ZnO film formation using a steered and shielded reactive vacuum arc deposition

Abstract

Zinc oxide (ZnO) thin films were prepared on a borosilicate glass substrate by a steered and shielded reactive vacuum arc deposition method. The cathode spot was driven on a cathode surface using weak and strong permanent magnets, placed behind the cathode. The radial magnetic flux densities at the bottom of cathode shoulder were 1.0 mT and 5.5 mT, respectively. The arc was operated at DC 30 A and the in-process pressure was varied from 0.1 to 5.0 Pa. No bias was applied to the substrate. The substrate temperature was below 75°C after 20-min deposition. The deposition rate increased with the in-process pressure until 1.0 Pa with both weak and strong magnets.
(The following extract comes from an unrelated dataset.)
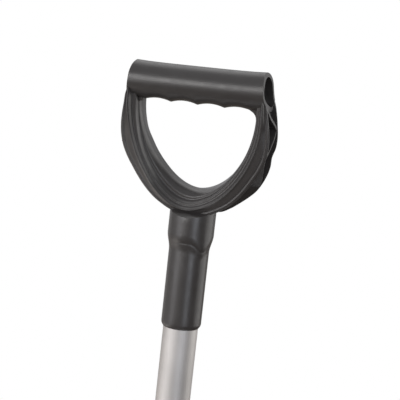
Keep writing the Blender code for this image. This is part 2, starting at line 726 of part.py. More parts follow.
def add_handle_fasteners(halves, look):
    """Two bolts through each blade, yoke and tube, and two rivets through each blade and yoke."""
    saddle_rise = 0.0045
    inner_face = TUBE_X - TUBE_RADIUS
    saddle_seat = inner_face + 0.0015
    nut_seat = saddle_seat - saddle_rise - GAP
    head_seat = BLADE_RADIUS + GAP
    nut_height = 0.0078
    bolt = bolt_mesh(BOLT_RADIUS, head_seat - nut_seat + nut_height + 0.002, 0.013, 0.0053)
    nut = nut_mesh(BOLT_RADIUS, 0.013, nut_height, 0.0015)
    saddle, rivet = saddle_mesh(), rivet_mesh()
    for name, side in SIDES:
        for row, height in BOLT_HEIGHTS.items():
            out, inward = (side, 0, 0), (-side, 0, 0)
            half = halves[name]
            place(f"handle_bolt_{row}_{name}", bolt, half, look, facing(out, (side * head_seat, 0, height)))
            place(f"handle_nut_{row}_{name}", nut, half, look, facing(inward, (side * nut_seat, 0, height)))
            seat = facing(inward, (side * saddle_seat, 0, height))
            place(f"saddle_washer_{row}_{name}", saddle, half, look, seat)
        for edge_name, edge in (("front", -1), ("rear", 1)):
            head = rivet_line(side, edge, BLADE_RADIUS + GAP)
            outward = rivet_line(side, edge, 1.0) - rivet_line(side, edge, 0.0)
            place(f"blade_rivet_{edge_name}_{name}", rivet, halves[name], look, facing(outward, head))


def add_pivot(halves, steel, bronze, nylon):
    """A bolt, a nut, washers and a bush at the front pivot and at the rear one."""
    outer_face = OUTER_ARM_Y + YOKE_THICKNESS / 2
    between_arms = OUTER_ARM_Y - YOKE_THICKNESS / 2
    inner_top = INNER_ARM_Y + YOKE_THICKNESS / 2
    inner_face = INNER_ARM_Y - YOKE_THICKNESS / 2
    washer, spacer = 0.0018, between_arms - inner_top - 2 * GAP
    head_seat = outer_face + GAP + washer + GAP
    nut_seat = inner_face - GAP - washer - GAP
    nut_height = 0.0100
    bolt = bolt_mesh(PIVOT_RADIUS, head_seat - nut_seat + nut_height + 0.002, 0.016, 0.0064)
    nut = nut_mesh(PIVOT_RADIUS, 0.016, nut_height, 0.0020)
    flat = washer_mesh(PIVOT_RADIUS + GAP, 0.0105, washer)
    friction = washer_mesh(PIVOT_RADIUS + GAP, 0.0130, spacer)
    bush = washer_mesh(PIVOT_RADIUS + GAP, BUSH_RADIUS, YOKE_THICKNESS)
    stop = stop_pin_mesh(INNER_ARM_Y - YOKE_THICKNESS / 2)
    stop_z = ARM_HALF_HEIGHT + GAP + STOP_RADIUS
    left, right = halves["left"], halves["right"]
    for name, end in (("front", -1), ("rear", 1)):
        out, inward = (0, end, 0), (0, -end, 0)
        place("pivot_bolt_" + name, bolt, left, steel, facing(out, (0, end * head_seat, 0)))
        place("pivot_nut_" + name, nut, left, steel, facing(inward, (0, end * nut_seat, 0)))
        place("pivot_washer_outer_" + name, flat, left, steel, facing(out, (0, end * (outer_face + GAP), 0)))
        place("pivot_washer_inner_" + name, flat, left, steel,
              facing(out, (0, end * (nut_seat + GAP), 0)))
        place("friction_washer_" + name, friction, left, nylon, facing(out, (0, end * (inner_top + GAP), 0)))
        place("pivot_bush_" + name, bush, right, bronze, facing(out, (0, end * inner_face, 0)))
        place("stop_pin_" + name, stop, left, steel, facing(out, (STOP_X, end * outer_face, stop_z)))


def main():
    grip_look = material("slate_plastic", SLATE, 0.42)
    tube_look = material("satin_aluminium", SATIN_ALUMINIUM, 0.35, 1.0)
    blade_look = material("painted_blade", BLADE_PAINT, 0.5)
    yoke_look = material("painted_yoke", BLADE_PAINT, 0.5)
    steel_look = material("zinc_plated_steel", ZINC, 0.35, 1.0)
    bronze_look = material("bronze_bush", (0.50, 0.33, 0.15), 0.35, 1.0)
    nylon_look = material("nylon_washer", (0.70, 0.68, 0.62), 0.5)
    plug_look = material("black_plug", BLACK_PLASTIC, 0.5)
    halves = {name: pivot_empty(name + "_half") for name, _ in SIDES}
    add_grips(halves, grip_look, steel_look)
    add_tubes(halves, tube_look, plug_look)
    add_blades_and_yokes(halves, blade_look, yoke_look)
    add_handle_fasteners(halves, steel_look)
    add_pivot(halves, steel_look, bronze_look, nylon_look)


SIDES = (("right", 1), ("left", -1))
clear_scene()
PARTS = collection("post_hole_digger")
WORK = collection("cutters")
main()
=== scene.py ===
"""The looks of a two-handled clamshell post hole digger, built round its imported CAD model.

Metres, +Z up. X is the direction in which the handles spread and the user stands at -Y.
The two moulded grips and the two tubes are rebuilt finer than the CAD solids that they
stand for. Every other piece keeps its CAD shape and gets its material here.
"""

import json
import math

import bmesh
import bpy
import numpy as np
from mathutils import Matrix, Vector


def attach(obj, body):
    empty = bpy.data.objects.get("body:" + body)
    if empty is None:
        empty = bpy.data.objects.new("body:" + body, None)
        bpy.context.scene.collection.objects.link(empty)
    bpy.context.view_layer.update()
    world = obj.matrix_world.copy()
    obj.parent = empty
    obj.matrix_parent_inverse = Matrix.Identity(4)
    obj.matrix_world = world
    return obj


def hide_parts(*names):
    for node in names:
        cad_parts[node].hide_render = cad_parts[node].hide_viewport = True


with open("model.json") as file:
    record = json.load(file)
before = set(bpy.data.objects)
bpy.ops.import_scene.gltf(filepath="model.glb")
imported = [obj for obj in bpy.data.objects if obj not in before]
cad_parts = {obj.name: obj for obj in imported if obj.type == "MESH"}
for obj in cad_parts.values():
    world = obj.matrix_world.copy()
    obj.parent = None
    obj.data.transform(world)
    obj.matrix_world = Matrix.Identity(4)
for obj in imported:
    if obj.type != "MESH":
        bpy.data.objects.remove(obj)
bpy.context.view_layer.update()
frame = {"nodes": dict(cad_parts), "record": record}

SIDES = (("right", 1), ("left", -1))

# ---- the CAD model's dimensions, metres and radians ----
GAP = 0.0003                    # clearance left between pieces that touch
PIVOT_HEIGHT = 0.300            # hinge axis above the blades' noses
TUBE_RADIUS = 0.015
TUBE_WALL = 0.0015
TUBE_X = 0.0569                 # the tubes' straight feet stand this far from the middle
TUBE_BOTTOM = -0.045            # the tubes' heights are measured from the hinge axis
BEND_START = 0.045
BEND_RADIUS = 0.150
HANDLE_LEAN = math.radians(6.56)
MOUTH_HEIGHT = 0.774            # the grip's mouth
TUBE_IN_GRIP = 0.090

# grip, in its own frame: origin at the socket's mouth, +Z up the tube, +X along the bar
SCREW_RADIUS = 0.002
SCREW_HEIGHT = 0.036
BELL_RADIUS = 0.0196
SOCKET_TOP = 0.101
LOOP_HEIGHT = 0.108             # where the loop's plane crosses the tube's axis
LOOP_TILT = math.radians(11.5)  # the loop tips forward from the tube
BAR_CENTRE = 0.099              # heights from here on are measured in the loop's plane
BAR_HALF_HEIGHT = 0.016
BAR_HALF_DEPTH = 0.015
BAR_HALF_LENGTH = 0.060
BAR_WAIST = 0.0010              # the bar's top is this much lower at its middle
UNDERSIDE_SHIFT = 0.0055        # the bar's lowest line lies this far back at its ends
BORE_HALF_HEIGHT = 0.0125
BORE_HALF_DEPTH = 0.0118
FINGER_PITCH = 0.023
FINGER_DEPTH = 0.0020
OPENING_HALF_WIDTH = 0.0485
OPENING_SPRING = 0.080          # the opening's arms turn into its bowl at this height
OPENING_DROP = 0.0694
OPENING_POWER = 1.84            # 2 would make the bowl a half ellipse
FRONT_FACE = -0.0104            # the channel runs from this depth to the back one
BACK_FACE = 0.0108
RIB_THICKNESS = 0.0020
RIB_RUN_ON = 0.04               # share of its length by which a rib sinks into each flange

# ---- details of the grip's skin, in the same frame ----
SUNK = 0.0012                   # solids that are joined run this far into each other
TREAD = 0.60                    # share of a step's width that faces forward
REAR_FACE = 0.0135              # depth of the loop's rear face
CREST_WIDTH = 0.0017
CREST_DROP = 0.0012             # from the crest to the front flange at its foot
BEAD_WIDTH = 0.0044             # the bead runs along the front flange's edge
BEAD = ((1.00, -0.0121, 0.0010), (0.75, -0.0115, 0.0005),       # share of its width from the
        (0.55, -0.0122, 0.0006), (0.18, -0.0118, 0.0008))       # edge, depth, corner radius
UNDERSIDE_SHIFT_START = 0.040   # distances from the bar's middle between which its underside
UNDERSIDE_SHIFT_END = 0.056     # shifts back
BORE_END = 0.080                # clear of the bar's ends
END_SHIFTS = ((-0.03, -0.0006), (0.03, 0.0014))     # depth, and how far out it moves the bar's end
TRIM_TOP, TRIM_SIDE = 0.130, 0.090                  # both clear of the bar
RIB_INSET = 0.0005              # a rib's edge lies this far inside the flanges' edges
RIB_NODES = ((95, FRONT_FACE), (80.5, BACK_FACE), (67, FRONT_FACE), (48.5, BACK_FACE))
SCREW_HOLE = (0.010, 0.030)     # from inside the bore to outside the sleeve

# The fillets between the bar's underside and the arms, which fade towards the back.
FILLET_RADIUS = {1: 0.0066, -1: 0.0022}
FILLET_LEAST = 0.0003
FILLET_FRONT = -0.0042
FILLET_RUN = 0.0170
FILLET_BITE = 0.0001            # how far its round face starts inside the bar and the arm
ARM_FACE_DEPTHS = (FILLET_FRONT, 0.0010, BACK_FACE)
ARM_FACE_REACHES = (0.0014, 0.0008, 0.0016)         # out from the opening's edge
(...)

X-Ray diffraction analysis revealed that all films had a strong ZnO (200) peak, indicating c-axis orientation. In particular, the films strongly oriented to (200) were obtained at 0.5–3.0 Pa for the strong magnet. Highly transparent films in visual region were obtained at 0.5 and 3.0 Pa with both weak and strong magnets. A refractive index at 600 nm varied from 1.75 to 1.95. With the strong magnet, electric resistivity varied from 10 −3 to 15 Ω cm as the pressure increased. However, with the weak magnet, resistivity of the order of 10 −3 Ω cm was obtained over a wide pressure range of 0.1–1.0 Pa.